GIVEN TASK
Show all lines from the listing below that contain "Blender".

SUPPLIED ENTRIES
● ● ● ● ● ● ●
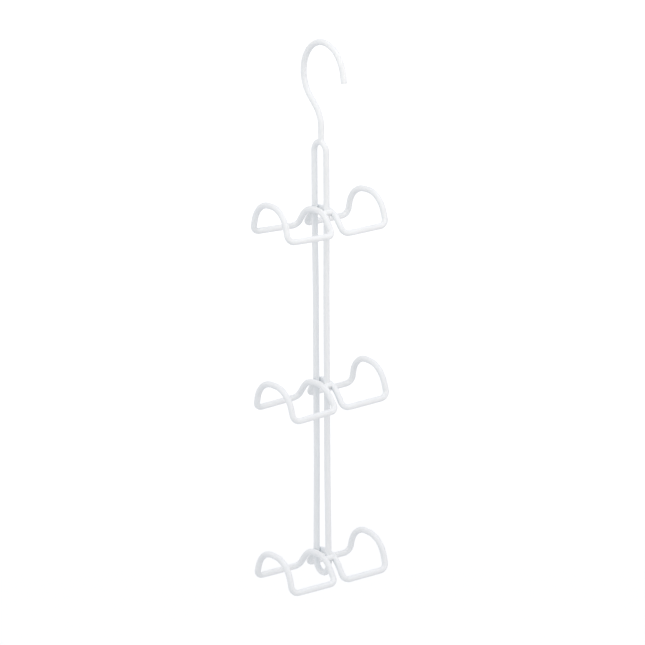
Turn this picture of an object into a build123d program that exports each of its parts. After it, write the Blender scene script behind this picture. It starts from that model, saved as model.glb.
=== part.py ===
● ● ● ● ● ● ●
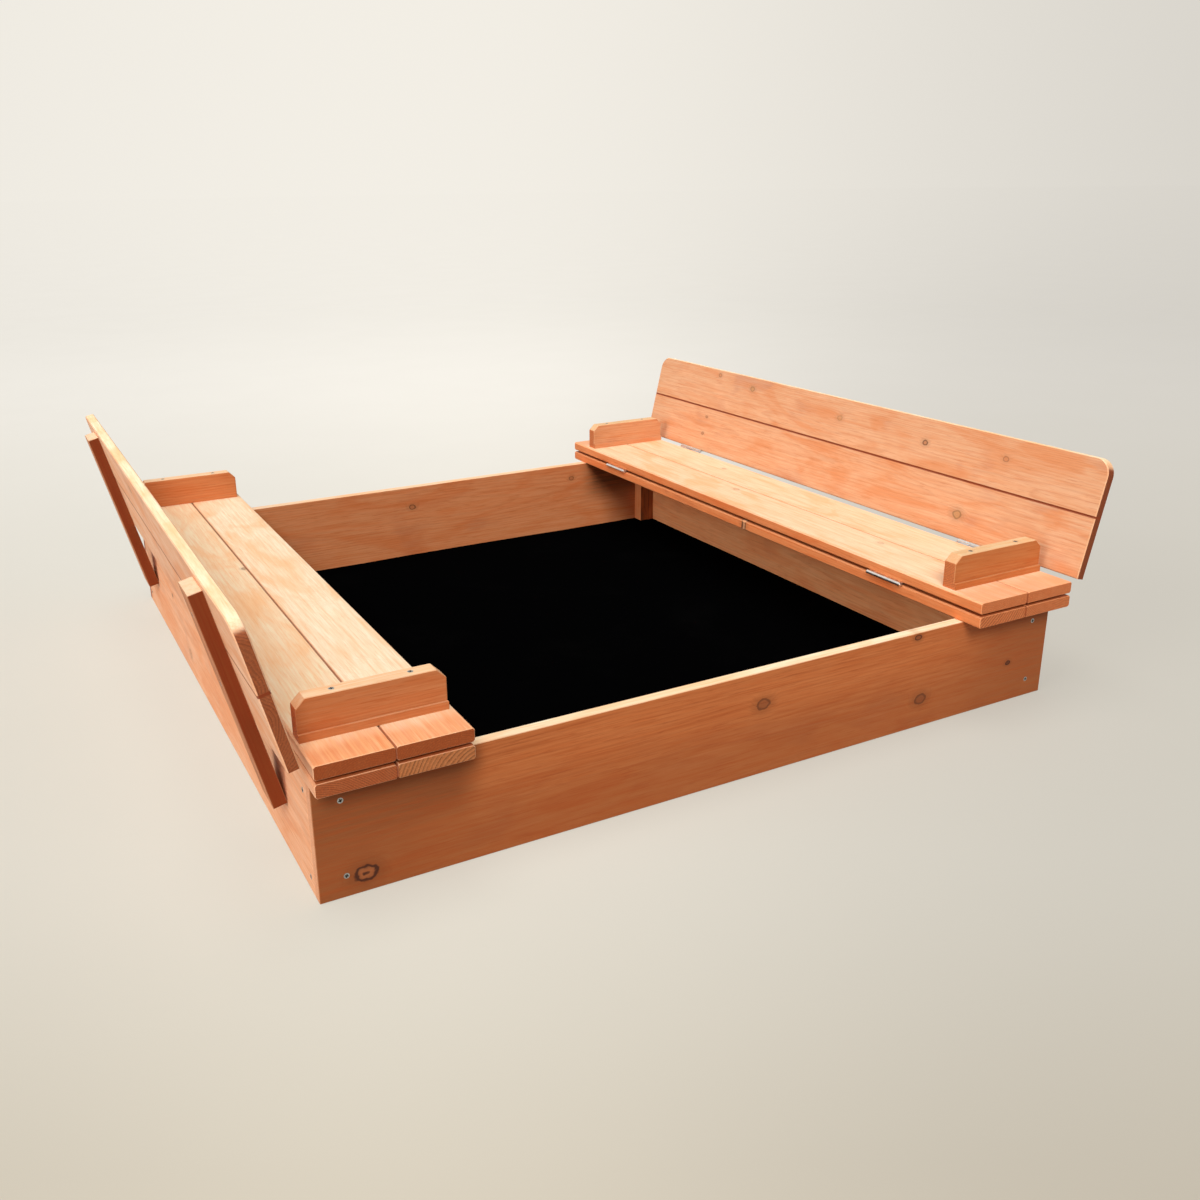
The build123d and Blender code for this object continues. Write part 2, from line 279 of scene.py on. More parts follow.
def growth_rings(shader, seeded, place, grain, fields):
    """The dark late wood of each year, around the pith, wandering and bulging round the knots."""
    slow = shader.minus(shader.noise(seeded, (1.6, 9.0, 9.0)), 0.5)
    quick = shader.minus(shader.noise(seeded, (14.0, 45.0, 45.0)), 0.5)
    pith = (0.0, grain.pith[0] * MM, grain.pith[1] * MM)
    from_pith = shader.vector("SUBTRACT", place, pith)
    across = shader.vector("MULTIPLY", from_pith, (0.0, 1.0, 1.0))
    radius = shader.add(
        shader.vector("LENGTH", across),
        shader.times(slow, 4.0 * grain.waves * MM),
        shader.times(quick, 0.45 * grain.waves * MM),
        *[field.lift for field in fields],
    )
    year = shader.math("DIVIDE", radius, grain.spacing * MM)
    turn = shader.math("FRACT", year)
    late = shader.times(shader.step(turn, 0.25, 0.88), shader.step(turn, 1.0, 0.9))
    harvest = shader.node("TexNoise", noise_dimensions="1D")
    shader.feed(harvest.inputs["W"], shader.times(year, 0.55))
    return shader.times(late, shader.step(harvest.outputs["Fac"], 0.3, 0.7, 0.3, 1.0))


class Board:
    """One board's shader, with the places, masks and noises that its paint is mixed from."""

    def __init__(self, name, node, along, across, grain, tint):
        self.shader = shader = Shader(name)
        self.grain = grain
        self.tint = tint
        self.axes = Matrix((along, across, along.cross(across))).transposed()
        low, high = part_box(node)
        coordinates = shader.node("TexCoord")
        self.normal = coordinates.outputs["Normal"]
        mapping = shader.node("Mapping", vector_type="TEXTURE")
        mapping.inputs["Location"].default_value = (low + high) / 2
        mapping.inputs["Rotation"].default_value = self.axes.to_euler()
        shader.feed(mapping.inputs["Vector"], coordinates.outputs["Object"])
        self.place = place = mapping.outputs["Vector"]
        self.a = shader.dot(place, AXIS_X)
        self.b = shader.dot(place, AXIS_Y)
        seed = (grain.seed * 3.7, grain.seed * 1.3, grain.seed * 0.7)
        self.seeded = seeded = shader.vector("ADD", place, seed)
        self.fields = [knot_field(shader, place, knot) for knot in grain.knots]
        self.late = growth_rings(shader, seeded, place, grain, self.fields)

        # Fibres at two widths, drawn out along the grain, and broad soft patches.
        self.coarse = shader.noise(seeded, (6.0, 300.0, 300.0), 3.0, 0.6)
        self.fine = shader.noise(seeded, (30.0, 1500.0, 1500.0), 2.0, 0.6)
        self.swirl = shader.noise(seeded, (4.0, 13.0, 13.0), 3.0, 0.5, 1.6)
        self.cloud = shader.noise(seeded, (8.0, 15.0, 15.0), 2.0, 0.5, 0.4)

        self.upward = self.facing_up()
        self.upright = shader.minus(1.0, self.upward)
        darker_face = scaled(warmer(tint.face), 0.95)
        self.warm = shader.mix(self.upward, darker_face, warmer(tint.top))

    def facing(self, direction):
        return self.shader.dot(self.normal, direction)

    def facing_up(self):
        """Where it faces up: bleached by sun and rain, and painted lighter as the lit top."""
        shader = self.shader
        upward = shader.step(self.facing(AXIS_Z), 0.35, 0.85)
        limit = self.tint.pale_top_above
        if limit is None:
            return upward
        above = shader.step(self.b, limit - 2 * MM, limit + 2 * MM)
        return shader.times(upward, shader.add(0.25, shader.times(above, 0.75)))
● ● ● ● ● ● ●
SOLVED PROBLEM
Turn this picture of an object into a build123d program that exports each of its parts. After it, write the Blender scene script behind this picture. It starts from that model, saved as model.glb.
The build123d and Blender code for this object continues. Write part 2, from line 279 of scene.py on. More parts follow.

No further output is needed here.